Four weeks ago, on August 1st, my eleventh wedding anniversary, I officially started home schooling my kids. We started early because, well, frankly it was too blasted hot outside to really do anything else, and I figured that if we got ahead of schedule, we’d have time to take off on nicer days to do things like go to the zoo and stuff. That’s the beauty of homeschooling, right? Make your own schedule? Go? See? Do? Learn?
We just finished our fourth week with the curriculum. It’s going….well…alright….I guess. Like all other things parenting, it seems to take a lot of trial and error. I wonder every day whether I should push to try and fit everything in every day, or take a more relaxed approach and let the kids learn at their own pace. I worry that if I take it too easy, they’ll get behind and lazy, but then, if I push too hard, we’ll get burned out and won’t enjoy the ride. I get tired and frustrated, and feel exhausted at the end of some days. I still go to bed most nights, wondering if I’m doing the “right” thing for my kids.
We are having a good time, though. We’ve had some great moments, and I’m learning right along with them. It’s an adventure, for sure. In many ways I’m having to redefine “school” and “parenting”. I’m not quite sure what to do with Eden and Kade while I teach the big boys. It’s a juggling act throughout the day, and I’m working on having more patience, and creatively finding new ways to get things done. I do feel like I’m a better mother now, though. I definitely spend more time with my kids. I listen to them more, and take time to really answer their questions.

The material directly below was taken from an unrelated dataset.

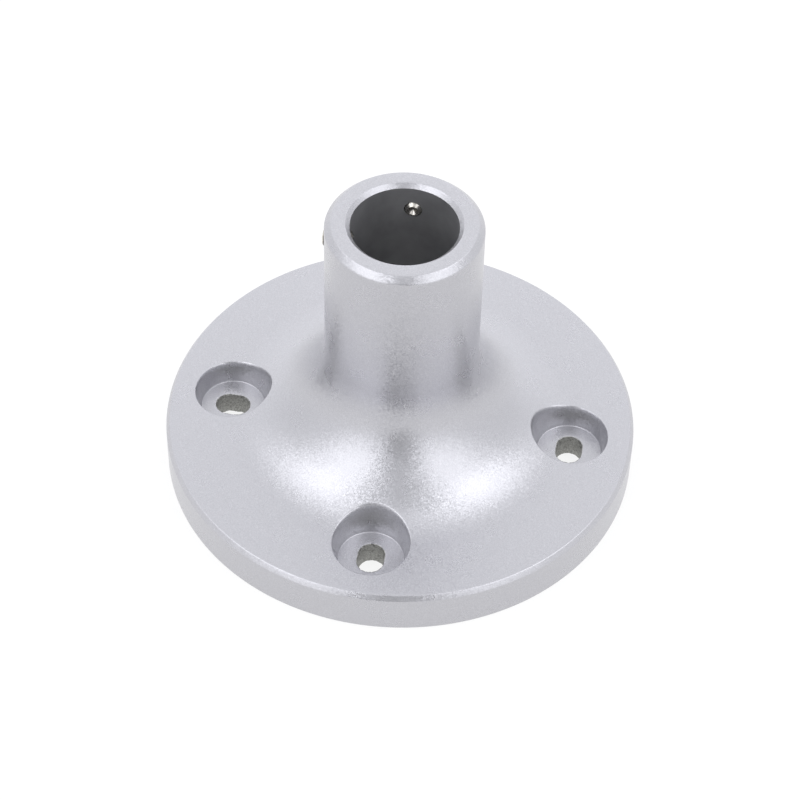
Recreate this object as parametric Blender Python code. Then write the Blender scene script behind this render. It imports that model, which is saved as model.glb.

I get frustrated with my own limitations. I wish that I had my own wealth of knowledge, so that I could be a walking textbook and just spurt forth answers effortlessly. But maybe that’s what Wikipedia is for. Maybe it’s good that we get to learn together. Maybe it will get easier, and my confidence will grow as we go along. Then again maybe it’s not supposed to be easy. Maybe if parenting were easy, it wouldn’t be such a great opportunity for me to learn and grow and be educated in my own life. Maybe it’s more than just the children who are being homeschooled after all.